After my rest I ventured into the hotel bar for a cheeky red. It arrived with a complimentary bowl of the tastiest olives I have had in a long time, really delicious. I could really get used to this life.
At 8pm the buffet opened and went in search of sustenance. Again the standards were very high. Huge selections of cooked meats, cheeses, smoked salmon and bread. Pasta and sauces, cooked meat, soup and a serious looking sweet counter. Throughout the standard of quality was exceptional. Oh and ice cream, did I tell you about the ice cream? . . .bliss. This is the first time I’ve noticed what I miss about Europe. I am surrounded by culture, as I eat, Pepe Blanco wafts over the air with his rendition of Cocidito Madrileno, very suitable. Alright indulge me, I shazammed it.
One thing that seems strange after 10 years in Asia is that it is still light at 10.00pm. This is one of the things that I genuinely miss about Europe. It is wonderful to enjoy such a long day. I set off to find a bar and enjoy it. I consulted a map, chose a venue, grabbed a taxi and off we went. On the way we drove past the famous Palacio de Cibeles which is officially known as Palacio de Comunicaciones.

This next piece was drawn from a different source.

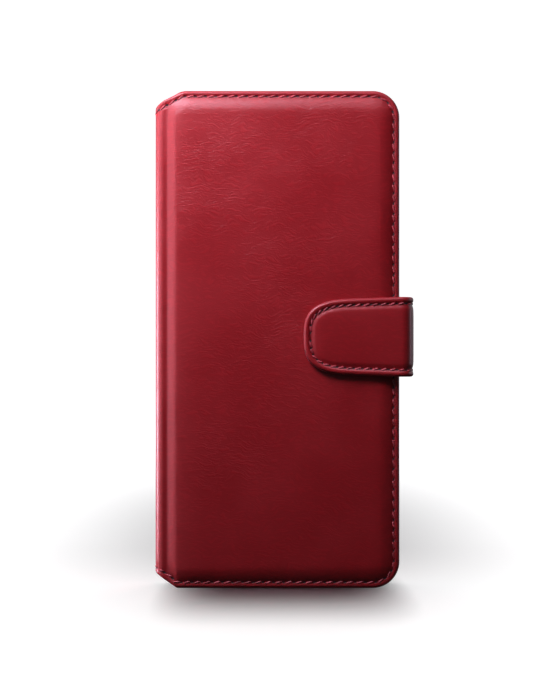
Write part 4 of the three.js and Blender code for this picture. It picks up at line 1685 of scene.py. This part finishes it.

This iconic building in the famous Palacio de Cibeles, is one of the most beloved buildings in the city. It now serves as the city’s town hall, and is often called on as an iconic backdrop for local and national celebrations around the fountain, here.
Plaza Santa Ana
The Plaza de Santa Ana, and the myriad of small streets around it, make up the Huertas district of Madrid. This is the most lively and vibrant area of the city, with hundreds of tapas bars, terrace cafes, pubs and amazing restaurants. It was too good to miss, I’m glad I didn’t.
Cultured cool and characterful., I love this place. A clarinet player's music drifted across a crowd that is football crowd, crowded. However conversations are muted and there is a genteel elegance permeating every square inch of this rather square shaped square. Don't get me wrong, there is plenty of chatter, people are actually talking to each other and few have their heads buried in a smartphone. However levels are very acceptable. There must be about a thousand people here all drinking eating chatting and having fun.
At the top of the square the Reina Victoria Hotel dominates the vista. The hotel was built in 1916, the large front windows of its rooms provide guests with truly spectacular views of the Plaza. The whole square is pedestrianised with just a single lane road running along the bottom end and up along one side. Taxis continually paused to drop more people off. They drive slowly without the constant honking horns that have been my aural wallpaper for the last 5 years. The waiters here have to constantly cross the road ferrying full plates out of the bar and empty ones back as satisfied sated customers enjoy the food.
The sights sounds and smells are pure Spain. It's a struggle to find a seat but eventually I spot one, order a glass of red (again with complimentary olives) and soak up the atmosphere as Madrid bids adios to another hot summer's dia. As the cloak of impending darkness begins to envelope the plaza the whole ambience becomes even more atmospherical. Sitting here, I get the impression that Madrid's police have quite an easy job.
It was just about perfect, but then clarinet player played Bailando and Despacito, back-to-bleedin’-back as always. You just had to go there didn't you mate? Ah well I guess you really can't have everything. Finally at 10.30 the blue sky bade farewell and real darkness descended. What a day! I quaffed my second red and went in search of transport home to the hotel. This is one of the coolest cities I have ever been to. A late night hotel drink awaits while I write this up.